We speculate “What is this end of times?”
But when you study the Bible carefully, e.g. Matthew and Daniel,
the apocalyptic language does not speak about the future,
it speaks about the present, the today.
It makes no sense to try to predict a time for the end of the world.
The end of times is reality already now, within our lifetime.
We live in it since our baptism.1
Only prophets of misfortune, wicked people, try to nourish fear and anguish when they announce an end of times.
The end has actually already arrived, the salvation is already here.
Already 2000 years ago Jesus has opened –inaugurated– the end of times.
And forgiveness has already been granted.
The salvation is there for us.
Our sins no longer demand any sacrifice.
The end of times is already here, but it is not yet visible to our eyes.
It has not yet become a reality in our heart.
The apocalyptic language reveals –unveils– in us
not the future (something to come) but something that has not yet happened.
Pessimistic Christians are not yet evangelized.
Our eyes still blinded, our hearts still obscured and deaf:
these are the obstacles to the deployment of the Kingdom.

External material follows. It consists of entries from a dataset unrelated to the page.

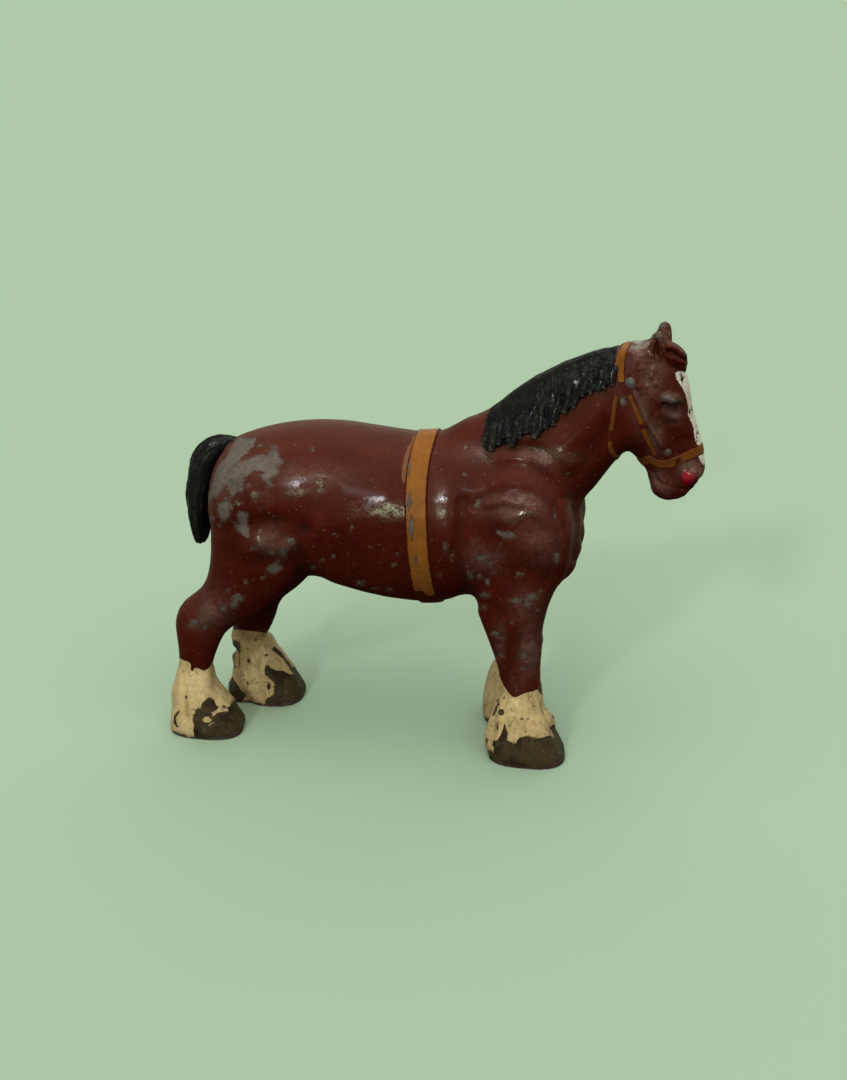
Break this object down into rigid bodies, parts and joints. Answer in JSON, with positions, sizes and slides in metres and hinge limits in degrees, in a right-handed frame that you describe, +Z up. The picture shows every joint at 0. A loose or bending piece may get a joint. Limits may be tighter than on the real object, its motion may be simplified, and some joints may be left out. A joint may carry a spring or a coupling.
{
  "type": "toy horse",
  "caption": "Hollow-cast lead toy of a standing heavy farm horse, with mane, docked tail, bridle, belly band, feathered legs and flat hooves.",
  "frame": {"origin": "on the ground under the middle of the horse's box", "axes": "+X the way the horse faces, +Y to its left, +Z up; it stands on its hooves at Z = 0"},
  "size_m": [0.0914, 0.0266, 0.075],
  "materials": {
    "coat_paint": "glossy chestnut enamel over cast lead, worn and chipped",
    "hair_paint": "glossy black enamel over cast lead",
    "harness_paint": "tan enamel over cast lead, rubbed at its edges",
    "feather_paint": "aged cream enamel over cast lead, cracked and chipped",
    "hoof_paint": "dark brown enamel over cast lead, worn at the rim",
    "bare_lead": "bare grey lead where the paint has gone"
  },
  "bodies": {
    "root": {"body_casting": "coat_paint", "mane": "hair_paint", "tail": "hair_paint", "forelock": "coat_paint", "surcingle": "harness_paint", "headpiece": "harness_paint", "throat_lash": "harness_paint", "noseband": "harness_paint", "cheek_strap_right": "harness_paint", "cheek_strap_left": "harness_paint", "rosette_right": "bare_lead", "rosette_left": "bare_lead", "bit_ring_right": "bare_lead", "bit_ring_left": "bare_lead", "feather_fore_right": "feather_paint", "feather_fore_left": "feather_paint", "feather_hind_right": "feather_paint", "feather_hind_left": "feather_paint", "hoof_fore_right": "hoof_paint", "hoof_fore_left": "hoof_paint", "hoof_hind_right": "hoof_paint", "hoof_hind_left": "hoof_paint"}
  },
  "joints": []
}
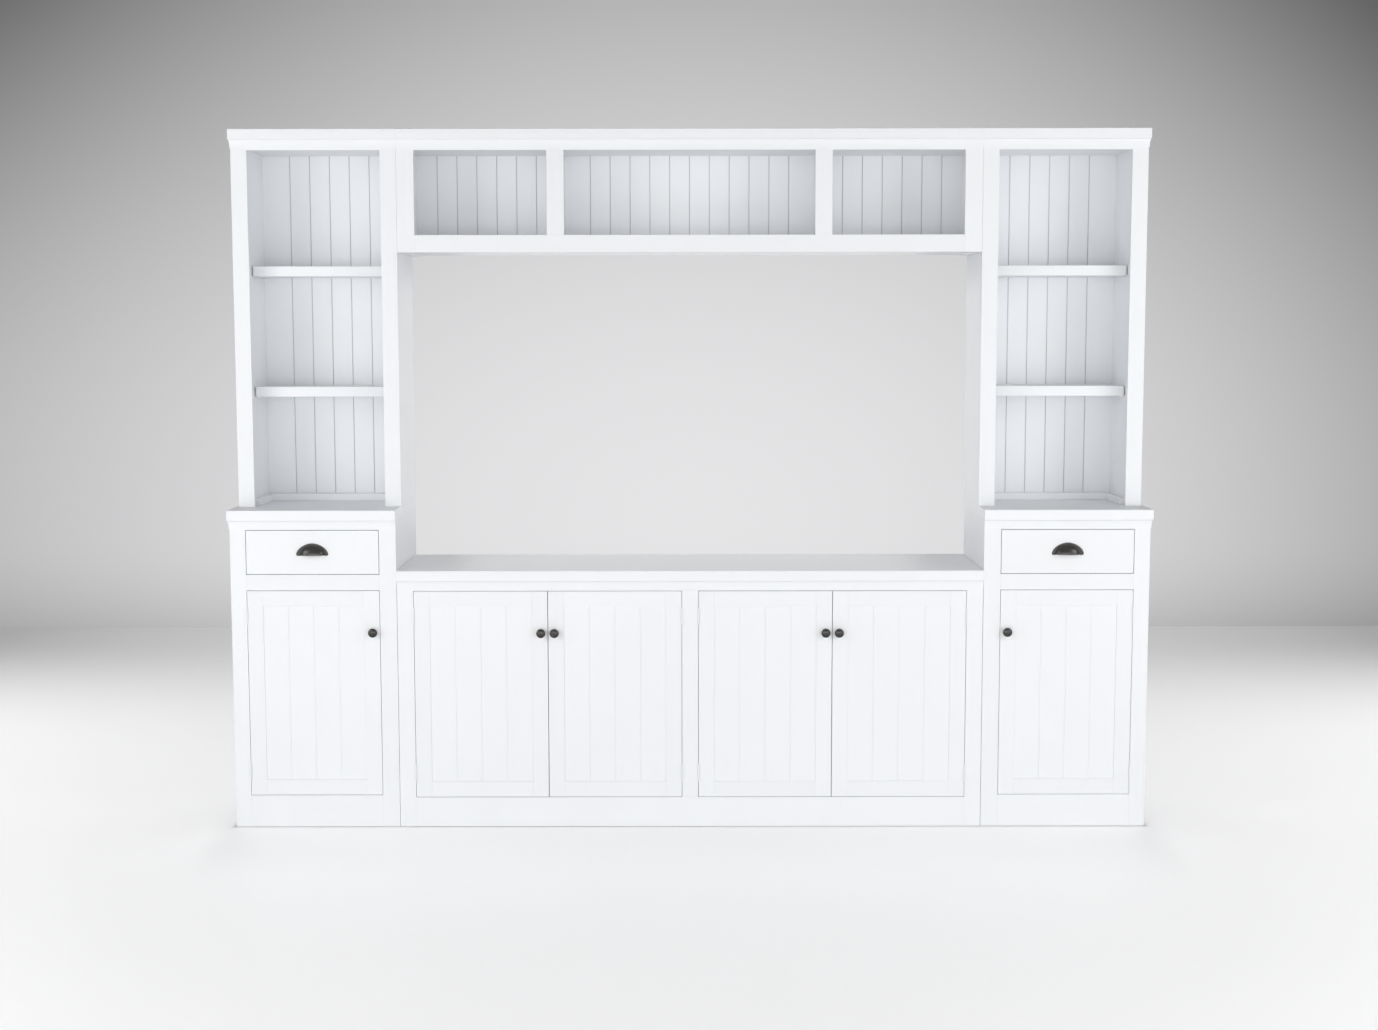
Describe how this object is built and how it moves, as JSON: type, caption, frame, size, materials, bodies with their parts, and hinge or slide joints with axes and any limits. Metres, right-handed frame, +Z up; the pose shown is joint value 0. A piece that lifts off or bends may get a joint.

The apocalyptic language is not a language of catastrophes or fears,
it announces the revelation within these catastrophes.
We do live in catastrophes
It is not needed to announce them since we live already in them.
The announcement is: open your eyes, straighten up, stand up, look up!
Remember, recall: we are already saved.
Behind the clouds God is there in all his splendidness.
The apocalyptic view is to perceive the things around us with a deeper meaning of light and love.
And it’s our job to make it visible by our faith, our proclamation.
Let us learn to contemplate God’s glory in our lifetime, in the situations we live.
We will then realize that the joy is much stronger than everything that makes us fear.
We refuse the fear, but we accept the fear of being afraid.
What do you want to say about baptism here? What about those who aren’t baptized?